# The Gate to Dimension V... is OPEN! (two vids already up)



## neroangelo316 (Jun 11, 2011)

Welcome to what I hope to be a long and fruitful project.
This is dimension V a network concept I came up with along time ago and have finally gotten it off the ground. I took the concept to a friend of mine who in turn agreed to collaborate with me on this project.
The site is basic, we hope to get a better one but for now it serves it's purpose.
So far we have two shows in the works.

Nero Reviews - This is where I (Nero) review generally movies and I usually stick to animation because I am a huge fan of animation. All kinds from American to Japanese to french and Italian. I am a lover of the animated arts especially when it comes to traditional animation (2D). I am open to reviewing live action movies and shows as well but for now I may stick to animation, but I have no qualms exploring new subjects.

Otaku Review - Now Otaku Review caters directly to the otaku/japanaphile demographic. This area directly covers anime, martial arts films or even kaiju. Where Nero Reviews can be anywhere Otaku Review is for you anime geeks out there. It's a bit more fun the hosts are a sentai style hero and villain coming together to review.

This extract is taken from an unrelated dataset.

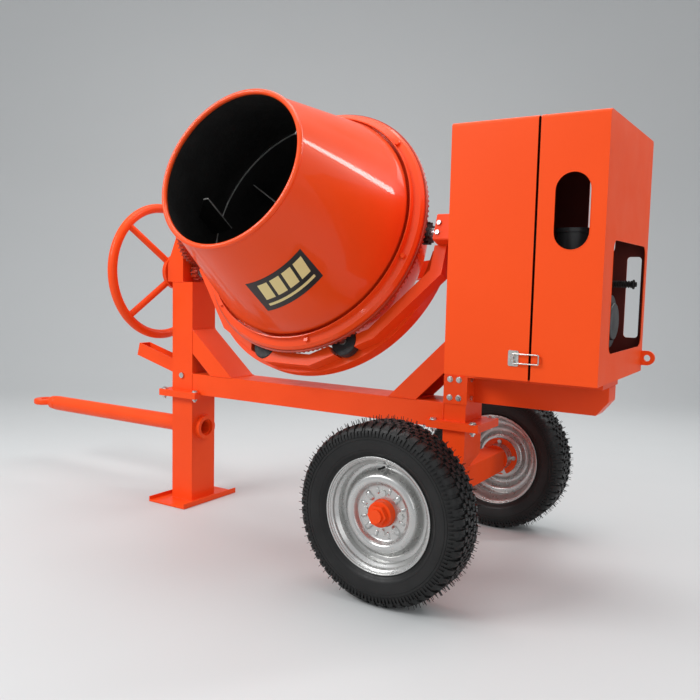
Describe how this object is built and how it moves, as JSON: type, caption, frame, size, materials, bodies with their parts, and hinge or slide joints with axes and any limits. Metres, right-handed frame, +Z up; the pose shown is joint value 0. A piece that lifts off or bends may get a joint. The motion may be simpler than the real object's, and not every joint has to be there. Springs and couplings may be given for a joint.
{
  "type": "concrete mixer",
  "caption": "Towable concrete mixer: tipping drum in a cradle between frame posts, handwheel tipping gear, engine cabinet, road wheels and a tow bar with a ring eye.",
  "frame": {"origin": "middle of the foot plate's underside, on the ground", "axes": "+Z up; +X from the foot towards the wheels and the engine cabinet; -Y is the side the drum's mouth faces"},
  "size_m": [3.1499, 1.2327, 1.7322],
  "materials": {
    "frame_paint": "gloss",
    "drum_paint": "gloss",
    "cabinet_paint": "gloss",
    "zinc": "satin",
    "gear_iron": "satin",
    "shaft_steel": "satin",
    "bearing_iron": "satin",
    "roller_rubber": "matte",
    "belt_rubber": "matte",
    "tyre": "matte",
    "rim_steel": "satin",
    "engine_iron": "satin",
    "engine_fins": "satin",
    "tank_paint": "gloss",
    "filter_black": "satin",
    "muffler_black": "matte",
    "starter_black": "satin"
  },
  "bodies": {
    "chassis": {"foot_plate": "frame_paint", "lower_leg": "frame_paint", "tow_sleeve": "frame_paint", "upright": "frame_paint", "main_beam": "frame_paint", "beam_braces": "frame_paint", "right_post": "frame_paint", "splice_plate": "frame_paint", "lower_post": "frame_paint", "axle_beam": "frame_paint", "stub_axles": "shaft_steel", "tail_beam": "frame_paint", "engine_bed": "frame_paint", "bearing_bracket": "frame_paint", "frame_bearings": "bearing_iron", "frame_bolts": "zinc", "drive_belt": "belt_rubber", "engine_block": "engine_iron", "engine_cylinder": "engine_fins", "fuel_tank": "tank_paint", "air_filter": "filter_black", "muffler": "muffler_black", "recoil_starter": "starter_black", "drive_case": "cabinet_paint", "hood_hinge": "cabinet_paint", "latch_catch": "zinc"},
    "yoke": {"yoke_cradle": "frame_paint", "yoke_back_bar": "frame_paint", "trunnion_blocks": "frame_paint", "trunnion_pins": "shaft_steel", "drum_bearing": "bearing_iron", "roller_pins": "zinc", "tilt_gear": "gear_iron"},
    "drum": {"drum_cone": "drum_paint", "drum_bowl": "drum_paint", "drum_axle": "shaft_steel", "drum_flange": "drum_paint", "flange_bolts": "zinc", "ring_gear": "gear_iron", "mixing_blades": "drum_paint"},
    "drive_train": {"drive_shaft": "shaft_steel", "drive_pinion": "gear_iron", "drive_pulley": "gear_iron"},
    "crankshaft": {"engine_pulley": "gear_iron"},
    "left_support_roller": {"left_roller": "roller_rubber"},
    "right_support_roller": {"right_roller": "roller_rubber"},
    "tipping_wheel": {"handwheel": "frame_paint", "handwheel_shaft": "shaft_steel", "tilt_pinion": "gear_iron"},
    "left_wheel": {"left_tyre": "tyre", "left_rim": "rim_steel", "left_hub": "rim_steel"},
    "right_wheel": {"right_tyre": "tyre", "right_rim": "rim_steel", "right_hub": "rim_steel"},
    "towing": {"tow_bar": "frame_paint", "tow_eye": "frame_paint"},
    "pedal": {"tilt_pedal": "frame_paint"},
    "hood": {"engine_hood": "cabinet_paint"},
    "bail": {"latch_bail": "zinc"}
  },
  "joints": [
    {"name": "drum_tilt", "type": "hinge", "parent": "chassis", "child": "yoke", "pos_m": [0.694, 0, 1.225], "axis": [1, 0, 0], "range_deg": [-60, 65]},
    {"name": "drum_spin", "type": "hinge", "parent": "yoke", "child": "drum", "pos_m": [0.694, 0, 1.225], "axis": [0, -0.9397, 0.342], "continuous": true},
    {"name": "drive_spin", "type": "hinge", "parent": "yoke", "child": "drive_train", "pos_m": [1.4, 0, 1.225], "axis": [1, 0, 0], "continuous": true},
    {"name": "crankshaft_spin", "type": "hinge", "parent": "chassis", "child": "crankshaft", "pos_m": [1.6, 0, 0.925], "axis": [1, 0, 0], "continuous": true},
    {"name": "left_roller_spin", "type": "hinge", "parent": "yoke", "child": "left_support_roller", "pos_m": [0.55527, -0.14668, 0.76353], "axis": [0, -0.9397, 0.342], "continuous": true},
    {"name": "right_roller_spin", "type": "hinge", "parent": "yoke", "child": "right_support_roller", "pos_m": [0.93029, -0.1332, 0.80057], "axis": [0, -0.9397, 0.342], "continuous": true},
    {"name": "handwheel_turn", "type": "hinge", "parent": "chassis", "child": "tipping_wheel", "pos_m": [-0.1, 0, 1.063], "axis": [1, 0, 0], "range_deg": [-230, 212]},
    {"name": "left_wheel_spin", "type": "hinge", "parent": "chassis", "child": "left_wheel", "pos_m": [1.33, -0.4905, 0.297], "axis": [0, 1, 0], "continuous": true},
    {"name": "right_wheel_spin", "type": "hinge", "parent": "chassis", "child": "right_wheel", "pos_m": [1.33, 0.4905, 0.297], "axis": [0, 1, 0], "continuous": true},
    {"name": "tow_bar_slide", "type": "slide", "parent": "chassis", "child": "towing", "axis": [1, 0, 0], "range_m": [0, 0.85]},
    {"name": "pedal_press", "type": "hinge", "parent": "chassis", "child": "pedal", "pos_m": [0, 0, 0.59], "axis": [0, -1, 0], "range_deg": [0, 15], "stiffness_Nm_per_rad": 12, "springref_deg": -57.3},
    {"name": "hood_lift", "type": "hinge", "parent": "chassis", "child": "hood", "pos_m": [1.721, 0, 1.563], "axis": [0, -1, 0], "range_deg": [0, 95]},
    {"name": "latch_swing", "type": "hinge", "parent": "chassis", "child": "bail", "pos_m": [1.668, -0.31, 0.808], "axis": [0, 0, -1], "range_deg": [0, 110]}
  ],
  "couplings": [
    {"joint": "drive_spin", "follows": "drum_spin", "ratio": -13},
    {"joint": "crankshaft_spin", "follows": "drum_spin", "ratio": -58.5},
    {"joint": "left_roller_spin", "follows": "drum_spin", "ratio": -8.1509},
    {"joint": "right_roller_spin", "follows": "drum_spin", "ratio": -8.1509},
    {"joint": "handwheel_turn", "follows": "drum_tilt", "ratio": -3.5}
  ]
}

This series hasn't yet taken flight we are having a few minor difficulties and it's on the back burner for now, however it may be returning soon.


As of now Nero Revies is Up (2 episodes already posted with a third coming out this Sunday) and hopefully with no error will update on a once a week basis, but since I am new at this I can't make a promise on that.
I do support comments of all kinds so please give feedback, and also please don't let it be generic feedback, tell me what I can do to improve and make it an enjoyable experience for you as a viewer and also feel free to comment on the subject I am reviewing.

When you get to the blog just click the title cards and they will send you to the episode.

Web site: http://thedimensionv.blogspot.com/
You may also visit Nero's Deviantart account: http://neroangelus.deviantart.com/


* NEW INFO ADDED *
If anyone is interested in drawing a title card as a special guest let me know.
Just note me on here with the subject box reading "Special guest artist".
Show me your gallery and we'll see if we can work something out.


----------



## Heliophobic (Jun 11, 2011)

Is this advertising?


----------



## Cain (Jun 11, 2011)

I don't get it... Is this some sort of webcomic?

OR
Spambots have evolved to actually making threads o_o


----------



## BrennanTheWolfy (Jun 11, 2011)

Jagged Edge said:


> I don't get it... Is this some sort of webcomic?
> 
> OR
> Spambots have evolved to actually making threads o_o


 
I doubt its a bot.  According to the profile, he's been a member for 5 years.


----------



## Heliophobic (Jun 11, 2011)

BrennanTheWolfy said:


> I doubt its a bot.  According to the profile, he's been a member for 5 years.


 
Latent botting. What has science done?


----------



## Term_the_Schmuck (Jun 11, 2011)

Sick self-plug, bro.

When mods wake up, they'll lock this trash.

Until then, POST BREAD NAO.


----------